Du côté de la santé, la perception d’avoir une santé altérée. Concernant directement les femmes, les analyses quantitatives et qualitatives ont montré la forte intrication des facteurs professionnels – notamment des caractéristiques des parcours d’emploi antérieurs – des facteurs de santé et des statuts familiaux.
Ainsi, 5 patterns différents de situations de décrochage ont été repérés chez les femmes interrogées :
- réciprocité des relations entre conditions de travail, caractéristiques de l’emploi et santé dégradé ;
- linéarité du parcours jusqu’au licenciement économique ;
- succession d’emploi précaires et instabilité des relations d’emploi en rapport avec le marché du travail ;
- fragmentation de l’emploi ou déclassement professionnel en relation avec la conjugalité et la parentalité ;
- transition avortée du salariat au travail indépendant.
À la lumière de ces résultats, quelles actions peuvent être mises en place pour favoriser le maintien dans l’emploi des travailleurs séniors ?
Cette étude, au travers des items prédicteurs de décrochage, donne des indicateurs pour repérer les situations à risque, aménager les conditions de travail et d’emploi et proposer un suivi adéquat.
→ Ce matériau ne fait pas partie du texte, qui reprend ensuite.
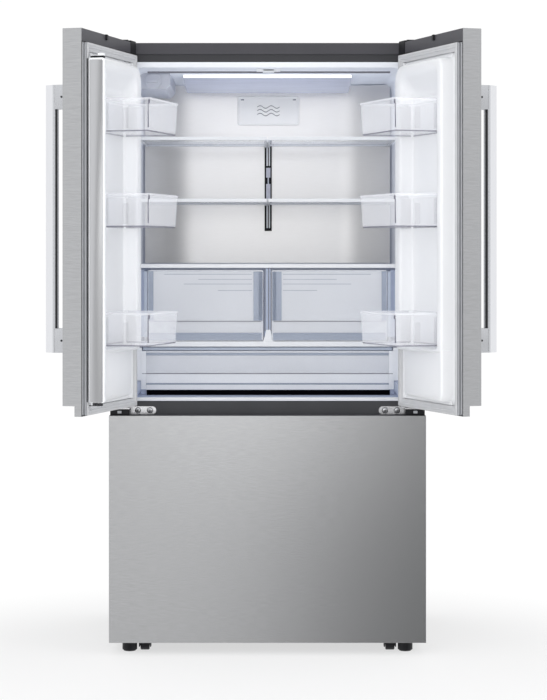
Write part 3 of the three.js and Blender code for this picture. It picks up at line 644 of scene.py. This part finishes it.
def shelf_ladder():
    """Slotted upright that the shelf hooks hang in, with a clip at each pair of shelves."""
    low, high = box_of("shelf_ladder")
    middle = 2.5                             # it hangs a little right of the centre plane
    shape = Shape()
    shape.block((low.x + 1, low.y + 1, low.z), (high.x + middle + 1, high.y, high.z), 1)
    strips, plate, neck = ((-5.6, -1.6), (1.6, 5.6)), ((-6.8, 6.8),), ((-2, 2),)
    for z0, z1, across in ((1234, 1312, strips), (1322, 1374, plate), (1374, 1394, neck),
                           (1394, 1425, plate), (1431, high.z, strips)):
        for x0, x1 in across:
            shape.block((x0 + middle, low.y, z0), (x1 + middle, low.y + 4, z1),
                        2 if across == strips else 0)
    for z0, z1 in ((1308, 1326), (1503, 1517)):
        for x0, x1 in ((-14, -1.2), (1.2, 14)):
            shape.block((x0 + middle, low.y - 8, z0), (x1 + middle, low.y - 1, z1), 2)
    shape.build("slotted_ladder", "cabinet", LADDER, BLACK, WHITE, bevel=0.8,
                stands_for="shelf_ladder", slot="galvanised_steel")


def air_filter_cover():
    """Snap-on cover with a raised edge, two clips and a mark of three waves. It is drawn a little
    right of its CAD node."""
    low, high = box_of("air_filter_cover")
    low.x, high.x = low.x + 2, high.x + 4
    front = low.y + 2.5
    width, height = high.x - low.x, high.z - low.z
    centre = (low.x + high.x) / 2

    shape = Shape()
    shape.loft([plate(low, high, y, inset, 7)
                for inset, y in ((0, high.y), (0, front + 2), (0.6, front + 0.6), (2, front), (4, front),
                                 (5.5, front + 0.9), (9, front + 1.1))])
    shape.build("filter_cover_plate", "cabinet", COVER, stands_for="air_filter_cover",
                slot="white_plastic", sharp=50)

    clips = Shape()
    for side in (-1, 1):
        x = centre + side * width * 0.42
        clips.block((x - 5, front - 0.4, high.z - 13), (x + 5, front + 2, high.z - 9.5))
    clips.build("filter_cover_clips", "cabinet", SHADE, bevel=0.8)

    mark = Shape()
    steps, length, rise, thick = 36, width * 0.36, height * 0.045, 1.1
    for row in (-1, 0, 1):
        middle = (low.z + high.z) / 2 + row * height * 0.13
        wave = []
        for i in range(steps + 1):
            x = centre + length * (i / steps - 0.5)
            wave.append((x, middle + rise * math.sin(4 * math.pi * i / steps)))
        band = [(x, z + thick) for x, z in wave] + [(x, z - thick) for x, z in reversed(wave)]
        mark.prism(band, lambda p, end: (p[0], front + (0.7 if end == 0 else 1.5), p[1]))
    mark.build("filter_cover_mark", "cabinet", MARK)


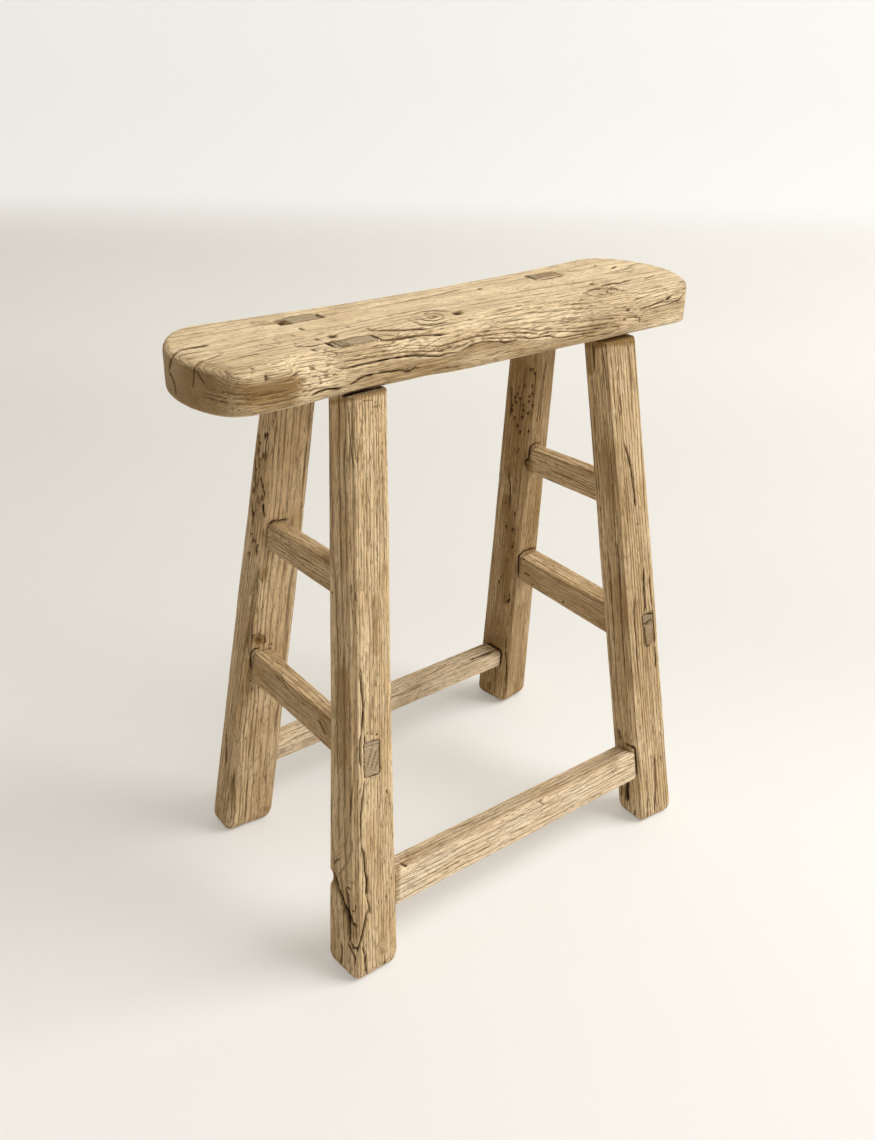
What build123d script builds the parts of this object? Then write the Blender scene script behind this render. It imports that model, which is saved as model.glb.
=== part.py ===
"""Rustic elm work stool: a worn plank seat on four splayed legs, tied by six rails.

Every joint is a mortise and tenon. The frame is in millimetres, with X along the seat,
Y from the front to the back and +Z up. The origin is on the floor, under the middle of the stool.
"""
from build123d import *
import os
from math import cos, radians, sin, sqrt

# Whole stool
stool_height = 500.0
fit_gap = 0.15
overrun = 12.0

# Seat plank, seen from above: round ends, a straight front, a back edge worn hollow
seat_left = -242.1
seat_right = 242.1
seat_front = -65.5
seat_back = 59.5
back_hollow = 12.5
end_round_left = 91.0
end_round_right = 80.0
end_middle_left = -14.4
end_middle_right = -2.0
corner_back_left = 34.0
corner_front_left = 26.0
corner_front_right = 9.0
corner_back_right = 36.0

# Seat plank, seen from the front: it gets thicker to the right
seat_thick_left = 32.5
seat_thick_right = 34.2
seat_top_round = 5.0
seat_bottom_round = 3.5

# Worn front shoulder of the seat: place along the seat, run back from the front, drop from the top
seat_shoulder = (
    (-255.0, 6.0, 5.0),
    (-182.0, 8.0, 6.0),
    (-176.0, 16.0, 22.0),
    (-152.0, 16.0, 20.5),
    (-136.0, 11.5, 17.0),
    (-98.0, 11.5, 14.5),
    (-74.0, 22.0, 16.5),
    (-45.0, 28.0, 19.0),
    (-18.0, 30.0, 13.5),
    (5.0, 30.0, 16.0),
    (45.0, 28.0, 21.5),
    (90.0, 20.0, 25.5),
    (112.0, 14.0, 26.0),
    (150.0, 14.0, 25.0),
    (163.0, 13.0, 17.0),
    (200.0, 14.0, 14.5),
    (255.0, 8.0, 6.0),
)

# Legs: axis on the floor and at the seat's top, twist, gap under the seat
leg_foot = {
    "front_left": (-170.8, -123.9),
    "back_left": (-159.1, 100.1),
    "front_right": (165.0, -124.8),
    "back_right": (188.7, 122.5),
}
leg_head = {
    "front_left": (-116.0, -46.5),
    "back_left": (-119.8, 28.0),
    "front_right": (133.6, -45.5),
    "back_right": (128.3, 29.2),
}
leg_twist_degrees = {"front_left": 1.8, "back_left": -3.5, "front_right": -3.1, "back_right": 7.0}
leg_shoulder_gap = {"front_left": 0.6, "back_left": 0.6, "front_right": 3.2, "back_right": 0.6}

# Leg sections: width and depth at the foot, at the waist and at the head
leg_waist = 250.0
leg_sizes = {
    "front_left": ((46.3, 41.2), (39.4, 35.1), (36.2, 32.2)),
    "back_left": ((50.3, 33.9), (45.4, 30.6), (38.0, 25.6)),
    "front_right": ((44.2, 33.6), (42.5, 32.4), (39.1, 29.8)),
    "back_right": ((39.9, 42.2), (35.1, 37.2), (32.3, 34.1)),
}
leg_round = 7.0
foot_ease = 2.5
foot_ease_height = 4.0

# Seat tenons: one plain mortise per leg, filled by the leg's tenon and a wedge at its left end
tenon_long = {"front_left": 33.5, "back_left": 36.5, "front_right": 33.5, "back_right": 31.0}
tenon_wide = 15.0
tenon_from_axis = {
    "front_left": (-0.9, 0.3),
    "back_left": (-0.5, -3.0),
    "front_right": (-2.5, 2.0),
    "back_right": (0.4, -2.6),
}
seat_wedge_thick = 8.0
seat_wedge_tip = 2.5
seat_wedge_deep = 24.0
seat_wedge_sunk = {"front_left": 0.0, "back_left": 8.0, "front_right": 0.0, "back_right": 0.0}

# Rails: the legs at their two ends, and there the axis height and sideways place off the leg's axis
rail_legs = {
    "upper_end_rail_left": ("front_left", "back_left"),
    "lower_end_rail_left": ("front_left", "back_left"),
    "upper_end_rail_right": ("front_right", "back_right"),
    "lower_end_rail_right": ("front_right", "back_right"),
    "front_rail": ("front_left", "front_right"),
    "rear_rail": ("back_left", "back_right"),
}
rail_level = {
    "upper_end_rail_left": (321.7, 320.0),
    "lower_end_rail_left": (187.5, 190.5),
    "upper_end_rail_right": (324.0, 318.3),
    "lower_end_rail_right": (191.5, 190.0),
    "front_rail": (61.5, 62.6),
    "rear_rail": (74.5, 65.2),
}
rail_aside = {
    "upper_end_rail_left": (-5.5, -7.0),
    "lower_end_rail_left": (-2.5, -7.0),
    "upper_end_rail_right": (1.5, -2.7),
    "lower_end_rail_right": (7.0, 2.6),
    "front_rail": (-2.6, -1.6),
    "rear_rail": (1.0, -1.5),
}
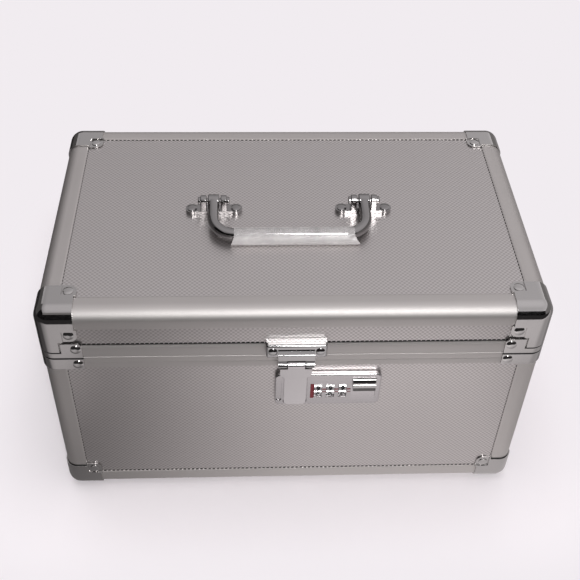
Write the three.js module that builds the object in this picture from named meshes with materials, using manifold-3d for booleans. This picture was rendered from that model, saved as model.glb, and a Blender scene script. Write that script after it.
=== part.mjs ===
// A medication lock box: an aluminium case with chrome corner caps, a bail handle on its lid,
// and a combination lock with a hasp. Millimetres, +Z up, front towards -Y.
// The origin is at the centre of the bounding box's bottom face.
import * as THREE from 'three';
import { mergeVertices } from 'three/addons/utils/BufferGeometryUtils.js';
import Module from 'manifold-3d';

const wasm = await Module();
wasm.setup();

// The case over its edge profiles
const caseWidth = 320;
const caseDepth = 196.4;
const caseHeight = 176.5;
const lidHeight = 38.9;
const partingGap = 0.3;

// The edge profile, the same on every edge
const cornerRadius = 8.4;
const flangeReach = 14.6;
const skinThickness = 1;
const webThickness = 1;
const lipThickness = 1;
const panelThickness = 4;

// The two rim profiles that meet at the parting line
const baseRimHeight = 10.1;
const lidRimHeight = 9.85;
const baseRimBlock = 4;
const lidRimWeb = 1.5;
const lidRimLeg = 1.4;
const tongueInset = 2.2;
const tongueThickness = 1.2;
const tongueHeight = 1.6;
const tongueRoom = 0.5;

// The fabric-faced linings
const liningGap = 0.2;
const liningThickness = 1.6;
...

Ceux-ci – tout comme les outils d’enquête développés – peuvent notamment être utilisés dans la pratique des services de prévention et de santé au travail. D’ailleurs, sur la base de ce travail, les services ayant participé à l’étude ont mené des actions de prévention individuelle et collective dédiées au maintien dans l’emploi. Les résultats invitent également à être attentifs aux conditions de travail, plus particulièrement des femmes, marquant une intensité du travail (travail sous pression, contraintes de temps serrées, …) mais aussi plus largement à la gestion des parcours, des carrières et de la formation des salariés tout au long de la vie.